Curve	Formula	Best For
ARC	$\frac{TP + TN}{TP+FP+TN+FN}$	Balanced/general
PRC	$\frac{TP}{TP+FP}$	Precision/minority class
RRC	$\frac{TP}{TP+FN}$	Recall/sensitivity

6. Impact, Limitations, and Future Directions

Error-reject curves provide a standardized and interpretable assessment of rejection strategies across all model classes and application domains. They enable model designers to select operating points that match application tolerance for risk and abstention. Local and adaptive thresholding handle data heterogeneity and model bias, ensuring nearly optimal error-abstention trade-offs.
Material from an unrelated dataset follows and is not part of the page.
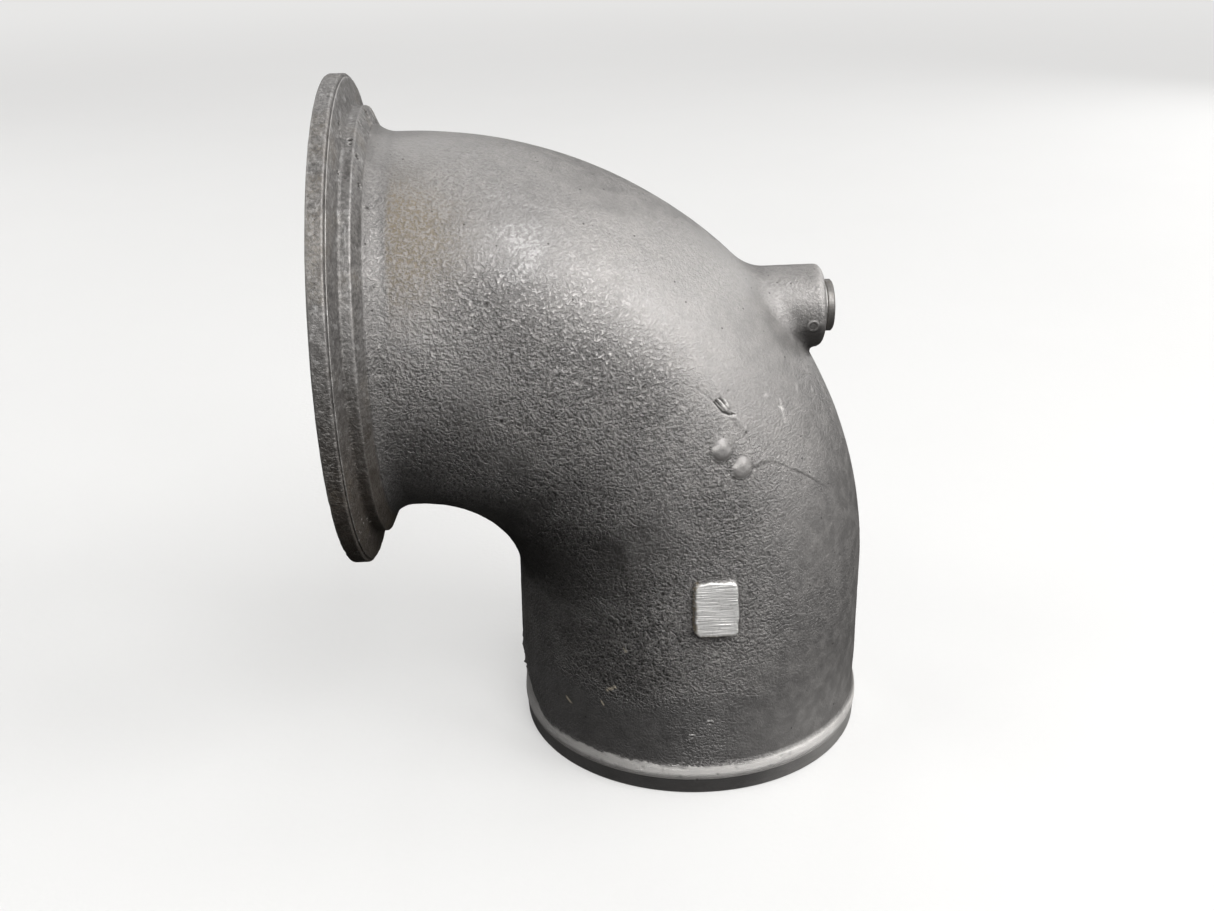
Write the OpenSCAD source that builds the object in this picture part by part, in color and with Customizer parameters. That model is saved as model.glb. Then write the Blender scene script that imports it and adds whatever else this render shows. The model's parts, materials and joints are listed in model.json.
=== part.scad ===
// Cast iron 90 degree pipe elbow with a V-band outlet flange, a machined inlet end
// and a plugged port boss.
// Origin: centre of the inlet end's bottom edge. +Z runs up the inlet leg, the outlet
// flange faces -X, and the port boss points to +X on the outlet axis.

/* [Pipe] */
// Outside diameter of the cast pipe in the bend
pipe_d = 102.6; // [90:0.2:114]
// Outside diameter of the cast pipe just above the machined inlet end
inlet_skin_d = 102; // [89:0.2:113]
// Wall thickness in the bend
wall = 5.8; // [4.5:0.1:8]

/* [Bend] */
// Centreline radius of the bend
bend_r = 77.1; // [70:0.1:90]
// Height of the straight inlet leg
inlet_leg = 50.5; // [40:0.5:90]
// Length from the end of the bend to the outlet face
outlet_leg = 18.9; // [16:0.1:60]

/* [Machined inlet end] */
// Diameter at the bottom edge, the nominal pipe size
spigot_d = 101.6; // [88.9:0.1:114]
// Height of the tapered lead at the bottom
lead_h = 5; // [3:0.1:8]
// Height of the turned land above the lead
land_h = 4.3; // [2:0.1:8]
// Radial height of the land over the bottom edge
land_rise = 0.6; // [0.2:0.1:1.5]

/* [Outlet flange] */
// Outside diameter of the flange rim
flange_d = 134.4; // [126:0.2:150]
// Width of the flange rim
rim_w = 4.4; // [3:0.1:6]
// Depth of the conical clamp seat behind the rim
seat_w = 2.2; // [1.5:0.1:4]
// Width of the flat shoulder below the seat
shoulder_w = 2.9; // [1:0.1:4]

/* [Port boss] */
// Outside diameter of the boss
boss_d = 23.2; // [20:0.2:28]
// Distance from the inlet axis to the boss face
boss_face = 37.2; // [35:0.2:48]
// Radius of the cast fillet above the boss
boss_fillet = 10; // [4:0.5:12]
// Radius of the round on the boss edge
boss_round = 1.8; // [0.5:0.1:2.5]
// Diameter of the port
port_d = 10; // [8:0.5:12]

/* [Plug] */
// Diameter of the plug collar
collar_d = 14.6; // [14:0.2:18]
// Thickness of the plug collar
collar_t = 2; // [1.6:0.1:3]
// Length of the plug below its collar
shank_l = 10; // [7:0.5:12]
// Pitch of the plug thread
thread_pitch = 1; // [0.75:0.25:1.5]
// Width across the flats of the hexagon socket
socket_af = 5; // [3:0.5:5]
// Depth of the hexagon socket
socket_depth = 5; // [3:0.5:6]
// Thickness of the sealing washer
washer_t = 0.9; // [0.5:0.1:1.5]

/* [Cast marks] */
// Width of the raised pad
pad_w = 12.2; // [8:0.2:20]
// Height of the raised pad
pad_h = 18; // [10:0.5:24]
// How far the pad stands out of the pipe
pad_proud = 1.8; // [0.5:0.1:3]
// Diameter of each domed dot
dot_d = 5.6; // [4:0.2:8]

/* [Hidden] */
$fn = 96;

pipe_r = pipe_d / 2;
bore_r = pipe_r - wall;
axis_z = inlet_leg + bend_r;
outer_r = bend_r + pipe_r;
spigot_r = spigot_d / 2;
land_r = spigot_r + land_rise;
land_top = lead_h + land_h;
edge_break = 0.5;
bore_bevel = 1.2;

rim_r = flange_d / 2;
// The shoulder and the root of the flange sit at fixed shares of the flange's height
shoulder_r = pipe_r + 0.465 * (rim_r - pipe_r);
root_r = pipe_r + 0.17 * (rim_r - pipe_r);
root_slope = 2.05;
neck_fillet = 6;

boss_r = boss_d / 2;
port_r = port_d / 2;
// The round above the boss touches both the boss and the outside of the bend
fillet_x = sqrt(pow(outer_r + boss_fillet, 2) - pow(bend_r + boss_r + boss_fillet, 2)) - bend_r;
fillet_turn = asin((bend_r + boss_r + boss_fillet) / (outer_r + boss_fillet));
boss_inner_x = 4;

plug_clearance = 0.05;
plug_r = port_r - plug_clearance;
thread_depth = 0.6 * thread_pitch;
thread_turns = floor((shank_l - 1.5) / thread_pitch);
collar_r = collar_d / 2;
collar_bevel = 0.6;
plug_seat_x = boss_face + washer_t;
washer_inner_r = port_r + 0.1;
washer_outer_r = collar_r - 0.25;
washer_round = 0.2;

pad_x = 1.5;
pad_z = 59.5;
pad_corner = 2.5;
dot_proud = 1.5;
// Place of each dot: angle along the bend, then angle round the pipe from its outer side
dots = [[33.5, 66.5], [29.5, 65.1]];

// Points on an arc in the plane of a profile
function arc(centre, r, from, to, steps = 10) =
    [for (i = [0:steps])
        let (a = from + (to - from) * i / steps)
        [centre[0] + r * cos(a), centre[1] + r * sin(a)]];

// Point at a radius from the pipe's centreline in the bend
function on_bend(r, along, around) =
    let (reach = bend_r + r * cos(around))
    [reach * cos(along) - bend_r, -r * sin(around), inlet_leg + reach * sin(along)];

// Turns a shape built along +Z so that it runs out of the bend towards the outlet
module at_outlet() {
    translate([-bend_r, 0, axis_z])
        rotate([0, -90, 0])
            children();
}

// Turns a shape built along +Z so that it runs out through the boss
module at_port() {
    translate([0, 0, axis_z])
        rotate([0, 90, 0])
            children();
}

// Quarter turn of a round pipe between the two legs
module quarter_bend(r) {
    translate([-bend_r, 0, inlet_leg])
        rotate([90, 0, 0])
            rotate_extrude(angle = 90, $fn = 128)
                translate([bend_r, 0])
                    circle(r = r);
}

// Inlet leg: tapered lead, turned land and the drafted cast pipe above them
module inlet_leg_solid() {
    rotate_extrude($fn = 128)
        polygon([
            [0, 0],
            [spigot_r - edge_break, 0],
            [spigot_r, edge_break],
            [land_r, lead_h],
            [land_r, land_top],
            [inlet_skin_d / 2, land_top],
            [pipe_r, inlet_leg],
            [0, inlet_leg]
        ]);
}

// Outlet neck and V-band flange, from the end of the bend to the outlet face
module outlet_flange_solid() {
    rim_back = outlet_leg - rim_w;
    seat_end = rim_back - seat_w;
    shoulder_end = seat_end - shoulder_w;
    root_z = shoulder_end - root_slope;
    fillet_angle = acos(1 - (root_r - pipe_r) / neck_fillet);
    fillet_z = root_z - neck_fillet * sin(fillet_angle);
    rim_round = 0.9;
    rotate_extrude($fn = 128)
        polygon(concat(
            [[0, 0], [pipe_r, 0]],
            arc([pipe_r + neck_fillet, fillet_z], neck_fillet, 180, 180 - fillet_angle),
            [[shoulder_r, shoulder_end], [shoulder_r, seat_end]],
            arc([rim_r - rim_round, rim_back + rim_round / 2], rim_round, -40, 0, 4),
            [[rim_r, outlet_leg - edge_break], [rim_r - edge_break, outlet_leg], [0, outlet_leg]]
        ));
}

// Boss on the outside of the bend, with the cast fillet that runs up from its root
module boss_solid() {
    at_port()
        rotate_extrude()
            polygon(concat(
                [[0, boss_inner_x]],
                [for (p = arc([fillet_x, boss_r + boss_fillet], boss_fillet, -180 + fillet_turn, -90))
                    [p[1], p[0]]],
                arc([boss_r - boss_round, boss_face - boss_round], boss_round, 0, 90, 6),
                [[0, boss_face]]
            ));
}

// Raised rectangular pad with round corners on the front of the pipe
module cast_pad() {
    depth = pipe_r + pad_proud - bore_r;
    half_w = pad_w / 2 - pad_corner;
    half_h = pad_h / 2 - pad_corner;
    translate([pad_x, -bore_r, pad_z])
        rotate([90, 0, 0]) {
            for (x = [-half_w, half_w])
                for (z = [-half_h, half_h])
                    translate([x, z, 0])
                        cylinder(h = depth, r = pad_corner, $fn = 48);
            translate([-half_w, -pad_h / 2, 0])
                cube([2 * half_w, pad_h, depth]);
            translate([-pad_w / 2, -half_h, 0])
                cube([pad_w, 2 * half_h, depth]);
        }
}

// Two round cast dots that stand out as domes
module cast_dots() {
    dot_r = dot_d / 2;
    ball_r = (pow(dot_r, 2) + pow(dot_proud, 2)) / (2 * dot_proud);
    for (d = dots)
        translate(on_bend(pipe_r + dot_proud - ball_r, d[0], d[1]))
            sphere(r = ball_r, $fn = 48);
}

// Gas path: straight, bend, straight, with a bevel at the outlet face
module gas_path() {
    translate([0, 0, -1])
        cylinder(h = inlet_leg + 1, r = bore_r, $fn = 128);
    quarter_bend(bore_r);
    at_outlet() {
        cylinder(h = outlet_leg + 1, r = bore_r, $fn = 128);
        translate([0, 0, outlet_leg - bore_bevel])
            cylinder(h = 2 * bore_bevel, r1 = bore_r, r2 = bore_r + 2 * bore_bevel, $fn = 128);
    }
}

// Port through the boss into the gas path, with a bevelled mouth
module port_hole() {
    at_port() {
        translate([0, 0, boss_inner_x])
            cylinder(h = boss_face - boss_inner_x + 1, r = port_r);
        translate([0, 0, boss_face - edge_break])
            cylinder(h = 2 * edge_break, r1 = port_r, r2 = port_r + 2 * edge_break);
    }
}

// The casting: one piece of iron with its flange, boss, pad and dots
module elbow_casting() {
    color("dimgray")
        difference() {
            union() {
                inlet_leg_solid();
                quarter_bend(pipe_r);
                at_outlet()
                    outlet_flange_solid();
                boss_solid();
                cast_pad();
                cast_dots();
            }
            gas_path();
            port_hole();
        }
}

// Threaded plug with a collar and a hexagon socket
module port_plug() {
    tip_bevel = 0.6;
    runout = shank_l - thread_turns * thread_pitch;
    color("silver")
        at_port()
            translate([0, 0, plug_seat_x])
                difference() {
                    rotate_extrude()
                        polygon(concat(
                            [[0, -shank_l], [plug_r - tip_bevel, -shank_l]],
                            [for (i = [0:thread_turns - 1], side = [0, 1])
                                [plug_r - side * thread_depth,
                                 -shank_l + tip_bevel + (i + side / 2) * thread_pitch]],
                            [[plug_r, tip_bevel - runout], [plug_r, 0]],
                            [[collar_r, 0], [collar_r, collar_t - collar_bevel]],
                            [[collar_r - collar_bevel, collar_t], [0, collar_t]]
                        ));
                    translate([0, 0, collar_t - socket_depth])
                        cylinder(h = socket_depth + 1, r = socket_af / (2 * cos(30)), $fn = 6);
                }
}

// Flat sealing washer between the boss face and the plug collar
module plug_washer() {
    color("peru")
        at_port()
            translate([0, 0, boss_face])
                rotate_extrude()
                    polygon([
                        [washer_inner_r, 0],
                        [washer_outer_r - washer_round, 0],
                        [washer_outer_r, washer_round],
                        [washer_outer_r, washer_t - washer_round],
                        [washer_outer_r - washer_round, washer_t],
                        [washer_inner_r, washer_t]
                    ]);
}

elbow_casting();
port_plug();
plug_washer();
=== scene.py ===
"""Cast iron pipe elbow with a V-band flange, a turned inlet end and a plugged port.

Everything is in metres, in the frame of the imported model. The casting is one mesh: a closed
sleeve of rows (stations along the pipe, outside and back through the bore) and columns
(angles round the pipe), with the port boss let into its outer side.
"""

import json
import math

import bpy
import numpy as np
from mathutils import Matrix, Vector


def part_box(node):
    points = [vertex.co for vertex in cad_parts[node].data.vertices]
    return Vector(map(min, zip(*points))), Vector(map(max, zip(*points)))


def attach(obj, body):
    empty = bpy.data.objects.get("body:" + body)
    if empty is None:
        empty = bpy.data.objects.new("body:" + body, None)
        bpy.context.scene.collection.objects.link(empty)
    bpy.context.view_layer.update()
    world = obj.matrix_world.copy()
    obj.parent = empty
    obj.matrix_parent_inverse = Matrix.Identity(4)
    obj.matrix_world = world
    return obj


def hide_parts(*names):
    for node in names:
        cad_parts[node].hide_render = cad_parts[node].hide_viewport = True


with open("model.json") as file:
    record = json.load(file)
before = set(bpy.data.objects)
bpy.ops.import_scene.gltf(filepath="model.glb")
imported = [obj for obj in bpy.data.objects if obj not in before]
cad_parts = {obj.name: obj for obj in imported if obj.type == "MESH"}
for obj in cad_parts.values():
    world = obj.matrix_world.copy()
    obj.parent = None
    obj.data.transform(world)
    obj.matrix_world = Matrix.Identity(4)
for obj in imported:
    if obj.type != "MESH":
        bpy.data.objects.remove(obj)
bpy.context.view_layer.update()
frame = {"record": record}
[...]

The effectiveness of ARCs and related curves is influenced by accurate calibration of certainty measures and the granularity of reject thresholds. Extensions to set-valued prediction, cost-sensitive regimes, multiclass, multilabel, and distributional targets have broadened their scope (Zhang et al., 2017, Zaoui et al., 31 Mar 2025). Open research areas include further improvements in reject region interpretability, e.g., via semifactual explanations (Artelt et al., 2022), and robust per-class rejection for open-set scenarios (Yan et al., 2 Dec 2024).

In conclusion, error-reject curves and their variants are central to the design and deployment of cautious, reliable machine learning systems in practical scenarios, supporting both quantitative evaluation and actionable calibration of abstention mechanisms.